• _Task requirements_
The material below contains a line with "in imported if" and a line with "bpy.data.objects.remove(obj)". Copy exactly those two lines and all lines between them.

• _Data excerpt_
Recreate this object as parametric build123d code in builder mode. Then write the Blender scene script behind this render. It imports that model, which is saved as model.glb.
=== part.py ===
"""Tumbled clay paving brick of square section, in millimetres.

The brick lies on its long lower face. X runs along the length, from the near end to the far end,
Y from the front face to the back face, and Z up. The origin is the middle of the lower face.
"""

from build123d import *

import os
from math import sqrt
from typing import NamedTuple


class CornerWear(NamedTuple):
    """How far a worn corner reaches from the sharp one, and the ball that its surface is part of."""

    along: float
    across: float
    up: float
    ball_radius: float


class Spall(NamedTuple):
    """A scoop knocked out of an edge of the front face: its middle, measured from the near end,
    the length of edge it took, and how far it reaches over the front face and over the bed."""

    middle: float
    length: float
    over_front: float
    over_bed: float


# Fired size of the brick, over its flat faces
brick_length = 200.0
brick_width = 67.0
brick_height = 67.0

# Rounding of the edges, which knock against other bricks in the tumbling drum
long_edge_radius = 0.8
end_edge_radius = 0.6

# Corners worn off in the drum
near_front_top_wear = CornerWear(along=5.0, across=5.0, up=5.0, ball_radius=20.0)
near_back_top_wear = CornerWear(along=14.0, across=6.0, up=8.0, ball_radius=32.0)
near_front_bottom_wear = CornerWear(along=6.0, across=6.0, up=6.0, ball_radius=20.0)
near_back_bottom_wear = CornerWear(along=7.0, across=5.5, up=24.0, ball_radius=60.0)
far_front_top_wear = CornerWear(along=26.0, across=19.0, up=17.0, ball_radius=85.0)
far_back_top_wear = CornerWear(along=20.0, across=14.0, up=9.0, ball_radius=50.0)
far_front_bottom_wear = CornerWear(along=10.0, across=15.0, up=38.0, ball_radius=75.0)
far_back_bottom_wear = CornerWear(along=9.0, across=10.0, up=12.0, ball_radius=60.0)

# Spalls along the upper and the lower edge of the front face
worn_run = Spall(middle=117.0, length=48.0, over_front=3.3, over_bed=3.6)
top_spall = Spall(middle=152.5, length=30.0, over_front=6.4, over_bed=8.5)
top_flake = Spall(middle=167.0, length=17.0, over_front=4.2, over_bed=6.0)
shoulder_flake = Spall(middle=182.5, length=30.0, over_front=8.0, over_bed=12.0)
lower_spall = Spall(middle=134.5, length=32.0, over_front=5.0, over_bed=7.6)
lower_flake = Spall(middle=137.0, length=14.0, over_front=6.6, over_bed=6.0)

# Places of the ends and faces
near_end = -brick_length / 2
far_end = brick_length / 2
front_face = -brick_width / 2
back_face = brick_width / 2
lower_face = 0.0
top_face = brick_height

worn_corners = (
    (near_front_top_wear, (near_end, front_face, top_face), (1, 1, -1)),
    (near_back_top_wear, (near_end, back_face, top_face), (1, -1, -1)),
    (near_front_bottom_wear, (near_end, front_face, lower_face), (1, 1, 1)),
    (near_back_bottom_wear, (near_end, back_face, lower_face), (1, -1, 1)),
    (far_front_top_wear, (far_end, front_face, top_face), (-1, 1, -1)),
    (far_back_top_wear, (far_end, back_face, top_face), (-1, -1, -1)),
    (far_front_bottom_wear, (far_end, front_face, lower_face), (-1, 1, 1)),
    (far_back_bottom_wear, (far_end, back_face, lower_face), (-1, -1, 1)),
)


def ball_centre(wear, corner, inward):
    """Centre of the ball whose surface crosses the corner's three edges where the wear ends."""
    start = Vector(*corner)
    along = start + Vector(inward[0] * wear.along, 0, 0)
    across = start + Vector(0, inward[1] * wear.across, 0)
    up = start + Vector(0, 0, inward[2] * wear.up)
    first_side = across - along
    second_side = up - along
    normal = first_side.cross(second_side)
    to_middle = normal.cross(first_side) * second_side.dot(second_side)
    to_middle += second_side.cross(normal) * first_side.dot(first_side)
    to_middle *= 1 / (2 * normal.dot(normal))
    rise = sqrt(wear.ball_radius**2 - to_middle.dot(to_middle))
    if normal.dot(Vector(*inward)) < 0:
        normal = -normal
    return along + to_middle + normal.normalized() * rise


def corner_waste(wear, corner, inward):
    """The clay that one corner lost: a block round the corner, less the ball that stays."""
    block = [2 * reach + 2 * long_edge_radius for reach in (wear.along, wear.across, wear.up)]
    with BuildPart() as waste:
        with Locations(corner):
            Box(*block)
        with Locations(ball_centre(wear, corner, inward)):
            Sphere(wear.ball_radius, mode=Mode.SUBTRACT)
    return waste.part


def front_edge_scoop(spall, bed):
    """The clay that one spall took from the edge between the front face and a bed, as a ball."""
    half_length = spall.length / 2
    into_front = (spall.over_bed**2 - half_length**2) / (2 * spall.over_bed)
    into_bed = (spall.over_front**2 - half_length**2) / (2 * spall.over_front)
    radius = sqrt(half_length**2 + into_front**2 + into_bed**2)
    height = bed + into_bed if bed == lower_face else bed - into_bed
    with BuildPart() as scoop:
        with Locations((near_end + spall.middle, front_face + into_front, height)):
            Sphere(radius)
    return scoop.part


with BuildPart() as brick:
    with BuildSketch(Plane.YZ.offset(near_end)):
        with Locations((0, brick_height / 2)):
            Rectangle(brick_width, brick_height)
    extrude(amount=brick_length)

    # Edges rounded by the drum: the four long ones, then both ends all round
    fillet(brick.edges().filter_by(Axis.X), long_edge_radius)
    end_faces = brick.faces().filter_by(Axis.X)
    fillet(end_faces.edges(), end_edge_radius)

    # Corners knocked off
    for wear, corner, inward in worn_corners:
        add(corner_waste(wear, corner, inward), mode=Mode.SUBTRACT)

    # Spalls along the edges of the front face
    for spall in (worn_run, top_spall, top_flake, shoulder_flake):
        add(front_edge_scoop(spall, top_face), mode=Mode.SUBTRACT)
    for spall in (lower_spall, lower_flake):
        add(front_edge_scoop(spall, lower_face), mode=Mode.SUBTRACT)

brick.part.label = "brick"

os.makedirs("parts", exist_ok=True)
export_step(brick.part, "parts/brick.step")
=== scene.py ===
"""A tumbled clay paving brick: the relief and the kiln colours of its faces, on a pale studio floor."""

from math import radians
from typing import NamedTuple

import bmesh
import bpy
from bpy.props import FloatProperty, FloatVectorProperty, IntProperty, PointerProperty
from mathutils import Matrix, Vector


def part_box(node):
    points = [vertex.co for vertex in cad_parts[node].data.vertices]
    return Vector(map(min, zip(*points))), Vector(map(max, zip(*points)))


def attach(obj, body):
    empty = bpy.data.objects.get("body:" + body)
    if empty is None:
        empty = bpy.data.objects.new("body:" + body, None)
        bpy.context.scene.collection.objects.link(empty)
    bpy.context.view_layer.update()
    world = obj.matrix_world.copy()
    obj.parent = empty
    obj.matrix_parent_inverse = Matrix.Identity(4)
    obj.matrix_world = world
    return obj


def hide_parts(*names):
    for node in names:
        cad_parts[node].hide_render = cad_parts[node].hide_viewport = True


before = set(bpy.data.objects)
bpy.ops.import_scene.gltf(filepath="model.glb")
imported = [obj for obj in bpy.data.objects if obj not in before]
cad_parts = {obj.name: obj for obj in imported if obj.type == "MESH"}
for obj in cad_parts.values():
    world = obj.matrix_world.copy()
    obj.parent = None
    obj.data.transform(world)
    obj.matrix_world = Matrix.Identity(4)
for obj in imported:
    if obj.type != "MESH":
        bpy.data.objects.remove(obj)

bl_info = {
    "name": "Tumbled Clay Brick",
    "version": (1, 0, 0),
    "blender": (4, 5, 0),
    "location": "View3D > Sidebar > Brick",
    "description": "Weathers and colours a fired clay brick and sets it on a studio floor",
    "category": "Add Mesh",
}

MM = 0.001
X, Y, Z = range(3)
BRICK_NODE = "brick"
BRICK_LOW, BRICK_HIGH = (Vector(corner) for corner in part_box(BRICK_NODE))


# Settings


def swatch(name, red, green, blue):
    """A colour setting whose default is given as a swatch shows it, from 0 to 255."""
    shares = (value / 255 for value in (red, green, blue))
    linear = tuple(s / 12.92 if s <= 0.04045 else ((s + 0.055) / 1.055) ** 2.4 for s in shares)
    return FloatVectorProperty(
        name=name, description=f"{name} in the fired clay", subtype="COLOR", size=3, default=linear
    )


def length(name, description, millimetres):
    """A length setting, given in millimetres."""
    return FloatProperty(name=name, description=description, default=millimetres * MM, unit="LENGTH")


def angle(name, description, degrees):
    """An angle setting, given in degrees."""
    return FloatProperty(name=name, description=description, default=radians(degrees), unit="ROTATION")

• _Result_
cad_parts = {obj.name: obj for obj in imported if obj.type == "MESH"}
for obj in cad_parts.values():
    world = obj.matrix_world.copy()
    obj.parent = None
    obj.data.transform(world)
    obj.matrix_world = Matrix.Identity(4)
for obj in imported:
    if obj.type != "MESH":
        bpy.data.objects.remove(obj)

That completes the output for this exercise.